De la géographie et de l’emplacement des rebelles du M23
Les rebelles du M23 occupent la localité de Kanyanzi surplombant les volcans Gavinga, Sabinyo, Mikeno et Muhabara. Dans cet endroit presqu’inaccessible, ils sont totalement pris en charge par l’unité commando de la RDF, installée à la frontière, et qui leur fournit vivres et non vivres et armes et munitions. L’expérience de la guerre de 2012 où quantité d’armes et munitions avaient été récupérées par les FARDC a assagi le Rwanda. Il est plus question de laisser d’importants et coûteux stocks d’armes et munitions sous la gestion du M23 de peur d’être à nouveau récupérés. Lorsqu’il s’agit de mener des missions suicides notamment la traque de certains chefs des FDLR sur le sol congolais, un commando rwandais fait la sale besogne et laisse le M23 assumer la responsabilité. Cette attaque est l’œuvre de l’armée rwandaise. Il n’y a qu’à interroger la géographie physique et culturelle de cette région. En effet, cette partie jouxte trois pays séparés par des collines. Chanzu est au carrefour du triangle Cyanika (Rwanda), Kisoro (Ouganda) et Jomba (RDC). Les populations (transfrontalières) qui y résident, essentiellement Hutu et Tutsi, depuis des décennies parlent les mêmes langues, le kinyarwanda et le swahili. L’ossature des rebelles manipulés depuis le CNDP répond de mêmes référentielles ajouter quelques communautés ethniques servant des béquilles pour y donner un caractère national à leur lutte. C’est pourquoi cette attaque doit être considérée comme premier test et un message clair envoyé à Félix-Antoine Tshisekedi. Géographiquement – et le communiqué du ChefEmg des FARDC, le général d’Armée Célestin Mbala Munsense le souligne-, l’on doit se poser des questions sur l’attitude de deux voisins directs (le Rwanda et l’Ouganda) les plus concernés par ces revendications légitimes. L’un ayant soutenu la rébellion en logistique et en hommes sur le terrain congolais, l’autre les ayant défendus et pris en charge sur son propre sol jusqu’à leur retour clandestin sur le sol congolais pour occuper les grottes neigeuses de Nyese, dans le parc national des Virunga et y demeurer.

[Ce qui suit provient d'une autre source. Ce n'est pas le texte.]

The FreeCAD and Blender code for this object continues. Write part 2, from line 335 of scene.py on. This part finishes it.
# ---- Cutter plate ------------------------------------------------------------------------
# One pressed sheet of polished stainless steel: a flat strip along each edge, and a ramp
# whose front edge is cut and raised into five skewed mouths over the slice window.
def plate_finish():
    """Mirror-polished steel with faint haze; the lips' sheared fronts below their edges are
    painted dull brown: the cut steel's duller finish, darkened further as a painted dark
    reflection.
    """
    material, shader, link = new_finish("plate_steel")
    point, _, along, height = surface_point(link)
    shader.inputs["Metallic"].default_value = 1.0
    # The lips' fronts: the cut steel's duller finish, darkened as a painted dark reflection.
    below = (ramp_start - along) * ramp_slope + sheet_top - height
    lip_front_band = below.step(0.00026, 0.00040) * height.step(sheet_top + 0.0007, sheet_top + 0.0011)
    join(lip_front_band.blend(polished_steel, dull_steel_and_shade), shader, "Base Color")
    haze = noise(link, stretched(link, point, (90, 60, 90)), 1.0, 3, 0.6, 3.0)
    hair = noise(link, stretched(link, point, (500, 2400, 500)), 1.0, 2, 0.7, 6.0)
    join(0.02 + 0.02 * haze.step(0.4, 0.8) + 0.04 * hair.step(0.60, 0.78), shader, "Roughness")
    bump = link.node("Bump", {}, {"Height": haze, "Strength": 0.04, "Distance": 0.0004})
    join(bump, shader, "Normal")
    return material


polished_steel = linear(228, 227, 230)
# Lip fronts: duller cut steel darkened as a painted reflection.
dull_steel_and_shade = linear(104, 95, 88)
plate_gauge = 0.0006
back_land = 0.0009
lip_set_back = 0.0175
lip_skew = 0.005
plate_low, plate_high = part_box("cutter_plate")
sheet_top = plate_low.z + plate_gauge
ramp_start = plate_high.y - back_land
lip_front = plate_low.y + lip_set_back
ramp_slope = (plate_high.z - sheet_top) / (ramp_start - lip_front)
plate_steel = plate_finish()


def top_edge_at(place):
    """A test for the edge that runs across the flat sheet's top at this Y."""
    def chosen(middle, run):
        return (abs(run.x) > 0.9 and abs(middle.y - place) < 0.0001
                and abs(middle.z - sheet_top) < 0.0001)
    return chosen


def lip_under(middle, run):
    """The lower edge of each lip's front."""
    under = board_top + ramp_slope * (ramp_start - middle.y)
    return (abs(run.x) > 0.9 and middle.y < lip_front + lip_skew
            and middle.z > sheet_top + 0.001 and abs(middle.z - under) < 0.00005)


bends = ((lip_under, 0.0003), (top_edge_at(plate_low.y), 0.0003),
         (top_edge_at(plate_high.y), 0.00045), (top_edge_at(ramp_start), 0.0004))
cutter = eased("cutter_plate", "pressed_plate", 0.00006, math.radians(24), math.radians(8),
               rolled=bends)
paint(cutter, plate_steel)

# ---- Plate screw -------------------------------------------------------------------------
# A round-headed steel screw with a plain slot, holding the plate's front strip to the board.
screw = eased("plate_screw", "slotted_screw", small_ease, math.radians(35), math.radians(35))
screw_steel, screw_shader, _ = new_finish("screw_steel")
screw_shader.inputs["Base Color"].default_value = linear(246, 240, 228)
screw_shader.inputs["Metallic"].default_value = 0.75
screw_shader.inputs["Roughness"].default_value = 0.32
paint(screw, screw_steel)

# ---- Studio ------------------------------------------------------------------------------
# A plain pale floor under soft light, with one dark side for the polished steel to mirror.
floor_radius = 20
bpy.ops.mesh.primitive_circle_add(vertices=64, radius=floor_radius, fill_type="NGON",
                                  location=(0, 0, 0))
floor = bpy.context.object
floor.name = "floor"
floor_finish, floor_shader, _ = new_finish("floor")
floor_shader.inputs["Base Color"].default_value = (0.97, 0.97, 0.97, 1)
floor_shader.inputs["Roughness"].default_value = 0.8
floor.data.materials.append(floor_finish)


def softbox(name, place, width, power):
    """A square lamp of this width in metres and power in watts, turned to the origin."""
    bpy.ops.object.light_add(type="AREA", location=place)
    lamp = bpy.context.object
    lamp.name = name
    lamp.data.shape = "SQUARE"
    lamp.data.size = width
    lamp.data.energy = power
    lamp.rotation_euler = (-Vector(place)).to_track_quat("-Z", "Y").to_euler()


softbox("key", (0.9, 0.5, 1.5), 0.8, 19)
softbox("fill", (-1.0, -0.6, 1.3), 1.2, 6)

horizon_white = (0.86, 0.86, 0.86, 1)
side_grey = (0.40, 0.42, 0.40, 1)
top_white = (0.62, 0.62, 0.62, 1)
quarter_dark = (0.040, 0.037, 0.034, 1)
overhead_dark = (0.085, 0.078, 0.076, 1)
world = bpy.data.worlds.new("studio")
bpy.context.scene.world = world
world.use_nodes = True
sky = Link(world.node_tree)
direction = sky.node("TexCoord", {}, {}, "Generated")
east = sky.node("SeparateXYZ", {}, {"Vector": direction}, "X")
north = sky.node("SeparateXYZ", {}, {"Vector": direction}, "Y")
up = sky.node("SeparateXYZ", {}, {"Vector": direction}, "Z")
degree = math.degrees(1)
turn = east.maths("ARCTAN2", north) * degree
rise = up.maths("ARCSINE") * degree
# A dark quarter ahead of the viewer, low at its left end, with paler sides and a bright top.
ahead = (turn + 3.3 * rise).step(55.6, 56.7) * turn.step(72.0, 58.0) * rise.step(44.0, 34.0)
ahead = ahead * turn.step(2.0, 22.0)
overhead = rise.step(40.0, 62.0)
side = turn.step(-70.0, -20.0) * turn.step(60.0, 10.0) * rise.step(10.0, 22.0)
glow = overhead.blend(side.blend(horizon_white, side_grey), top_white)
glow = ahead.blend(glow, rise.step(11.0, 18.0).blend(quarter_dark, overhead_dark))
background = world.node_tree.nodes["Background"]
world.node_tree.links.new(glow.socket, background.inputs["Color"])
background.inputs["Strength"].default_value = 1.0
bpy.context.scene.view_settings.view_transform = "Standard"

Test de déstabilisation : tous les ingrédients réunis
A ne point douter, c’est une alerte qu’il ne faut pas négliger. Elle permet de comprendre que la RDC traverse une grave crise qui profiterait aux charognards de tout bord. Sans peut-être le savoir ni le vouloir, la CENCO et l’ECC parrainent une grave crise larvée dont les effets, pareils à des têtes de volcans s’éveillent déjà à l’est du pays. Certes, les gens ne voient que la CENI mais il ne faut pas négliger la crise qui secoue l’enseignement primaire et secondaire. De la contestation des membres du bureau de la CENI, de celle de Tommy Tambwe à la tête de DDRRR-C aux marches de rue jusqu’à la déstabilisation des institutions du pays, l’histoire éternel recommencement, la RDC vit sa crise à l’interne comme toujours à l’approche de la tenue des élections. Cela se passe aussi durant des périodes où les enfants ne vont pas à l’école. Stratégiquement parlant, pour qui veut monter sa rébellion à l’est du pays, ces périodes sont favorables à une main- d’œuvre bon marché et facile à recruter, écoliers et élèves en chômage.
Bukavu attaqué, puis silence radio. Guerre de Minembwe, notre Israël et Palestine. Guerre dans le Grand Nord du Nord-Kivu contre l’État islamique/MTM. Présence signalée des combattants d’Uganda Homeland Liberation Forces (UHLF) coalisés avec des Congolais de la CODECO en Ituri, contestation politique à Kinshasa. Bref tous les ingrédients de déstabilisation du pays sont réunis. Malheureusement, avec notre concours sans nous en rendre compte. Comme d’habitude.
État de siège est à renforcer
Longtemps, certains élus provinciaux et nationaux, certains notables de l’est- toutes tendances politique et religieuse confondues- ont soutenu que les milices communautaires étaient une réponse à la faillite de l’État pour protéger leurs communautés et barrer la route à la balkanisation de notre pays. Qu’il valait mieux que la partie est du pays soit soutenue par des groupes armés locaux que par les FARDC. La question simple est : « Quand le Rwanda attaque, où se cachent les maï-maï et autres groupes d’autodéfense ? » L’attaque test du dimanche 7 novembre 2021 donne davantage raison au Chef de l’État, Félix-Antoine Tshisekedi sur la mesure prise pour ramener la paix dans les deux provinces de l’Ituri et Nord-Kivu. L’État de siège se présente comme ultime recours si l’on tient à protéger le pays contre les tentatives répétées de balkanisation. Il faut le renforcer au regard de la fragilité de l’État et de la complicité de certains compatriotes. Le congolais doit soutenir l’État de siège et accompagner les FARDC dans leur mission de neutraliser les groupes armés locaux et étrangers qui écument l’est du pays afin de ramener la paix au pays.